The SCO fully corresponds to the realities and requirements of the 21st century by following many principles, such as the consistent adherence to the United Nations Charter and basic international legal norms, the principles of equality and mutual respect and consideration for other countries' interests, Lavrov said.
"These principles accord with the tasks of ensuring a steady and democratic character of present international relations," he said.
"Tangible results can be seen in ensuring security and strengthening multi-aspect political, economic and humanitarian cooperation among SCO's member countries," Lavrov said, adding that the international and regional position of the SCO rises as a consequence.
The minister stressed that regional security remains an invariable priority of the SCO, including promotion of the joint struggle against terrorism, extremism and drug trafficking, especially against the backdrop of the degrading situation in Afghanistan.
"The SCO doesn't mean to establish a military-political alliance," the minster said. "Its fundamental principle is to prevent illegal actions violating the interests of member states."
Also on Wednesday, Russian presidential aide Yuri Ushakov said the 14th meeting of the Council of Heads of State of the SCO member states on Thursday and Friday will discuss situation in Afghanistan in particular and global security issues in general.

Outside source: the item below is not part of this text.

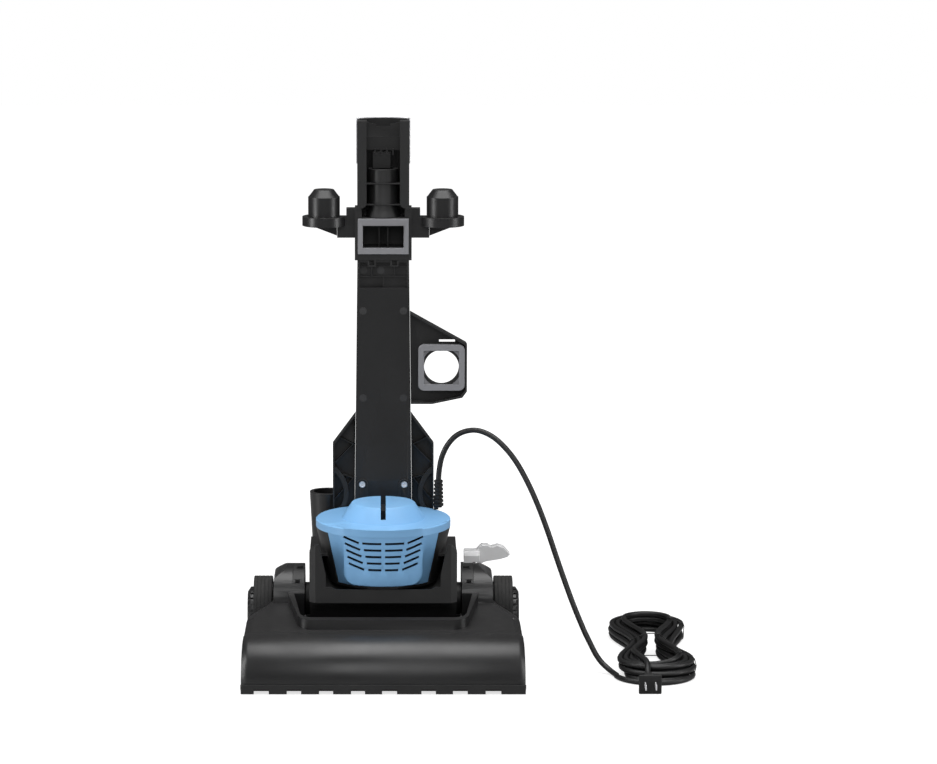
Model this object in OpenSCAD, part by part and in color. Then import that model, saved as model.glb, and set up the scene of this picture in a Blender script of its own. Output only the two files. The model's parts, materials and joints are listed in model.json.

The official said the SCO leaders planned to work out their consolidated position on turning Afghanistan into an "independent, neutral, peaceful state," the Interfax news agency reported.
According to Ushakov, the SCO summit is to proceed with discussion of the Russian proposal to transform the Tashkent-based SCO's anti-terrorism structure into the universal center for countering security threats and challenges.
The upcoming summit in Tajik capital Dushanbe is expected to set up working groups on fighting terrorism and drug trafficking, the aide said.
Founded in Shanghai in 2001, the SCO consists of China, Kazakhstan, Kyrgyzstan, Russia, Tajikistan and Uzbekistan. Afghanistan, India, Iran, Mongolia and Pakistan are observers. Belarus, Turkey and Sri Lanka are dialogue partners.